Both my mechanic and marine electrician comment on how well made all aspects of the boat are! The electrician states that "this is how a boat should be wired, but it is rare to see it".
We go out on our boat for at least 3 months at a time, and last summer travelled over 1500 nautical miles to the Alaska border and back, crossing areas of open ocean several times. Most of the trip is in "relatively" protected waters called the inside passage. Many of the long inlets get reversing winds regularly and we were out in 35 knot winds (gusts) several times and the boat handled that easily and comfortably.

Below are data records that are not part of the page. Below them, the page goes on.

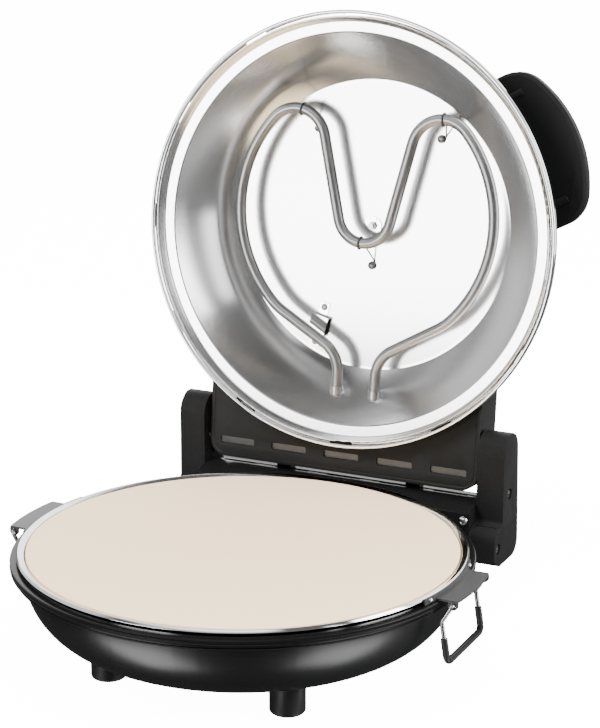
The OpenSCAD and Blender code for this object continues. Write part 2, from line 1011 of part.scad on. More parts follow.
module bail_sleeve() {
    on_axis()
        difference() {
            bent_rod(sleeve_points(sleeve_from), [0, 5.5, 5.5, 0], sleeve_d / 2);
            bent_rod(sleeve_points(sleeve_from - 0.1), [0, 5.5, 5.5, 0], wire_d / 2 + slip);
        }
}

module right_bail() {
    color("#d0d2d4")
    bail_wire();
}

module right_bail_sleeve() {
    color("#1a1a1b")
    bail_sleeve();
}

module left_bail() {
    color("#d0d2d4")
    mirror([1, 0, 0])
        bail_wire();
}

module left_bail_sleeve() {
    color("#1a1a1b")
    mirror([1, 0, 0])
        bail_sleeve();
}

// Lid

module dome_solid(inset) {
    intersection() {
        translate([crown_r, crown_z - lid_corner])
            circle(lid_corner - inset);
        translate([0, dome_z])
            square([dome_r + max(0, -inset), crown_z]);
    }
    translate([0, dome_z])
        square([crown_r, crown_z - dome_z - inset]);
    // the stepped foot that stands on the rim ring, clear of the reflector's lip
    translate([0, dome_z])
        square([dome_r - 0.4 - inset, 4 - max(inset, -seat)]);
    polygon([
        [0, crown_z - inset - eps],
        [crown_r - 4, crown_z - inset - eps],
        [crown_r - crown_edge, lid_h - inset],
        [0, lid_h - inset],
    ]);
}

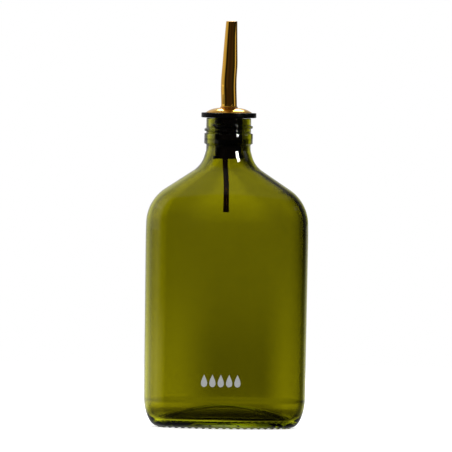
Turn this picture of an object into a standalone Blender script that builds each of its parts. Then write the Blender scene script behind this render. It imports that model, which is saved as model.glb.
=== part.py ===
# An olive glass oil cruet: an oval flask with a screw finish, closed by a black stopper
# that carries a gold disc, a gold pouring spout and a thin air tube.
# Units are metres, +Z is up and the broad front faces -Y. The origin is the middle of the
# base, on the table that the cruet stands on.

from math import cos, pi, radians, sin, tan

import bmesh
import bpy
from mathutils import Vector

MM = 0.001
GAP = 0.3 * MM

# Glass flask, outside
BODY_HALF_WIDTH = 50.4 * MM
BODY_HALF_DEPTH = 26.0 * MM
BODY_TAPER = 0.4 * MM
OVAL_JOIN = radians(22.5)
GLASS_TOP = 192.0 * MM
HEEL_HEIGHT = 18.4 * MM
HEEL_INSET = 8.0 * MM
HEEL_POWER = 1.86
BEARING_WIDTH = 3.0 * MM
PUSH_UP = 8.0 * MM

# Shoulder and neck
NECK_RADIUS = 13.75 * MM
NECK_TOP = 175.3 * MM
FLARE_TOP = 172.9 * MM
FLARE_ANGLE = radians(16.6)
FLARE_BEND = 6.0 * MM
CONE_LENGTH = 3.1 * MM
SLOPE_ANGLE = radians(56.5)
HOLLOW_BEND = 16.0 * MM
SHOULDER_BEND = 26.0 * MM
EASE_ANGLE = radians(1.6)
EASE_BEND = 398.0 * MM

# Screw finish
ROOT_RADIUS = 13.9 * MM
COLLAR_RADIUS = 15.05 * MM
COLLAR_BOTTOM = 176.0 * MM
COLLAR_TOP = 182.6 * MM
COLLAR_ROUND = 0.5 * MM
RIM_ROUND = 0.6 * MM
THREAD_RADIUS = 15.0 * MM
THREAD_HALF_WIDTH = 1.1 * MM
THREAD_PITCH = 3.45 * MM
THREAD_TURNS = 1.4
THREAD_TOP = 187.9 * MM
THREAD_START = radians(-60)
THREAD_FADE = 0.08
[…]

We did experience a rough ride crossing Georgia Strait (Salish Sea) on the way home with very confused seas, 25 knot winds (that were not predicted) and at least 4 foot seas (some 6 foot). The boat handled it very well, it was just not as comfortable a ride as I usually prefer! Having the "extra" power available to "match" the conditions is a good feature and allows for some experimenting to "find" the most comfortable ride possible under the conditions. We don't have a flybridge and did not want one as we wanted to keep windage to a minimum (but each to his own).
I have no first hand experience with Selene's but I like the "look" of them and they seem like good boats. However, good friends of mine who own a larger Kadey Krogan, know several Selene owners who have had several "build" problems with their Selene's. Some models are "supposed" to be somewhat prone to "leaks" from the exterior (so I have heard). However, I would not base a purchase decision on that "information" as it is only anecdotal.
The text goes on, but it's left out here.